When North Korea dominates U.S. news cycles, the headlines are ominous — a new nuclear weapons test, or a ballistic missile flying into space. Today, however, diplomacy with North Korea has begun. Where this saga goes from here is anyone’s guess. But there are important reasons that every American should be paying close attention.

First, North Korea is a genuine threat to the lives of millions of Americans, both in the United States and abroad. Hundreds of thousands of Americans — civilians and military — live in Guam, South Korea and Japan and are in direct danger from North Korean attack. And whether or not they have mastered all the technology necessary to use it, North Korea now possesses a missile capable of hitting most of the continental United States.

If war broke out with North Korea, there’s no telling where the devastation would end. The U.S. military would be sent into battle. North Korea may launch cyber-attacks against critical infrastructure in the United States. China would likely enter the conflict, risking a war between the world’s two largest economies. Americans in Asia would die, not to mention millions of Koreans living on the peninsula. And North Korea may well attempt to fire an intercontinental ballistic missile at an American city.

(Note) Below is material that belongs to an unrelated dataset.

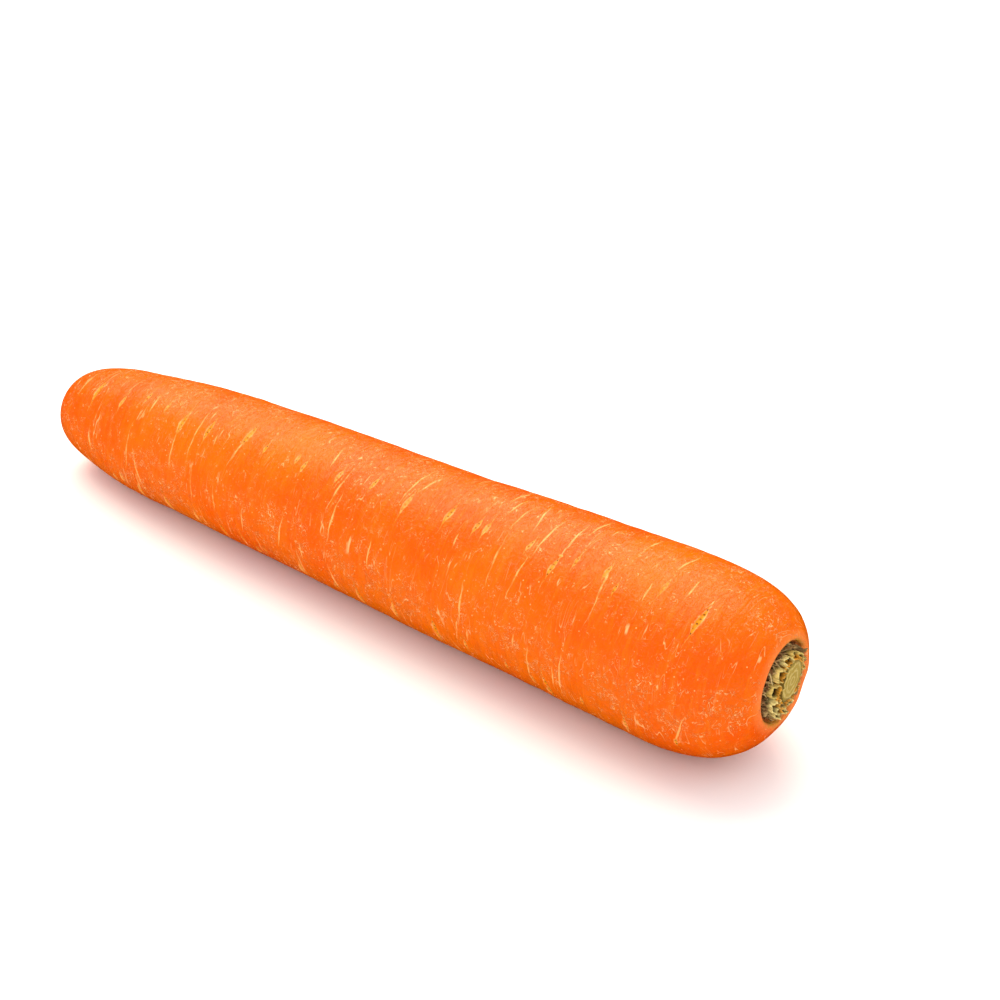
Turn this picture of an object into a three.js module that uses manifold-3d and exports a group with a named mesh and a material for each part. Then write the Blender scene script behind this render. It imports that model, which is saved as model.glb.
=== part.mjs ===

A war with North Korea would also severely damage global trade between some of the world’s largest economies — China, Japan, South Korea — which would directly hit businesses and spike consumer prices throughout the United States. Japan’s Foreign Direct Investment (FDI) in the United States supports more than 850,000 U.S. jobs, and South Korea’s FDI in the United States supports almost 52,000 American jobs. A conflict in northeastern Asia could quickly harm companies that employ Americans from Alabama to Ohio, Missouri to Kentucky, Tennessee to Indiana and beyond. A war would damage trade flows with Japan and South Korea, which could hit billions of dollars of American exports from agricultural products to machinery and beyond.

Second, the good news is that the United States has the ability to stop North Korea through deterrence. Since the end of the Korean War in 1953, the top U.S. priority with North Korea has been to deter North Korea from once again attacking its neighbors or the United States — and aside from a handful of individual incidents, the United States has been successful in deterring North Korea through strong U.S. alliances and the U.S. military presence in Asia.

The United States should continue to build its military and diplomatic capacity to deter North Korea from aggressive behavior and continue economic pressure to ensure that North Korea cannot obtain cash and supplies for its nuclear and missile programs. Taken together, these U.S. actions — carried out in close coordination with U.S. allies — can keep the peace and prevent a war.

Third, the coming potential summit meeting between President Trump and North Korean leader Kim Jong-un will not mark the end of diplomacy, but rather the beginning. Whatever comes out of the summit, it will not resolve all the problems — nuclear weapons, missile programs, proliferation, etc. — because there is too little time to prepare and the two sides want different outcomes: Trump wants North Korea to get rid of its nuclear and missile programs, and Kim wants the United States to leave the Korean peninsula and drop all pressure.

Therefore, any genuine long-term progress with North Korea will require tough, detailed, and likely months- or years-long diplomacy. Challenges of this magnitude are not solved quickly, and the United States must seize this diplomatic opportunity to invest in a long-term process that can secure American interests. A rush to secure a grand deal at a summit will either be an empty promise or end in failure.

But the coming diplomacy is not occurring in a vacuum. For a year Trump and administration officials have spoken openly about launching unnecessary, preventive military strikes against North Korea. At the same time that Trump has agreed to a diplomatic summit, his nomination of Mike Pompeo as secretary of state and his appointment of John Bolton as national security adviser signal interest in a non-diplomatic approach. In February, Bolton wrote an article making the case for a preventive U.S. military strike on North Korea.

A rushed summit — like the one in which Trump is about to participate with Kim Jong-un — is a high-risk, high-reward gamble. Using it as the start to a real diplomatic process could pave the way for a breakthrough with North Korea. But if the summit fails to secure all of America’s goals in one fell swoop, it could lead Trump to believe that “diplomacy has failed” and look toward his hawkish new advisers for military options, which would be catastrophic for all Americans (and the whole world).

Every American has a strong interest in a peaceful, diplomatic resolution to the North Korea challenge. Supporting pragmatic, long-term diplomacy is the way to keep Americans and the American economy safe.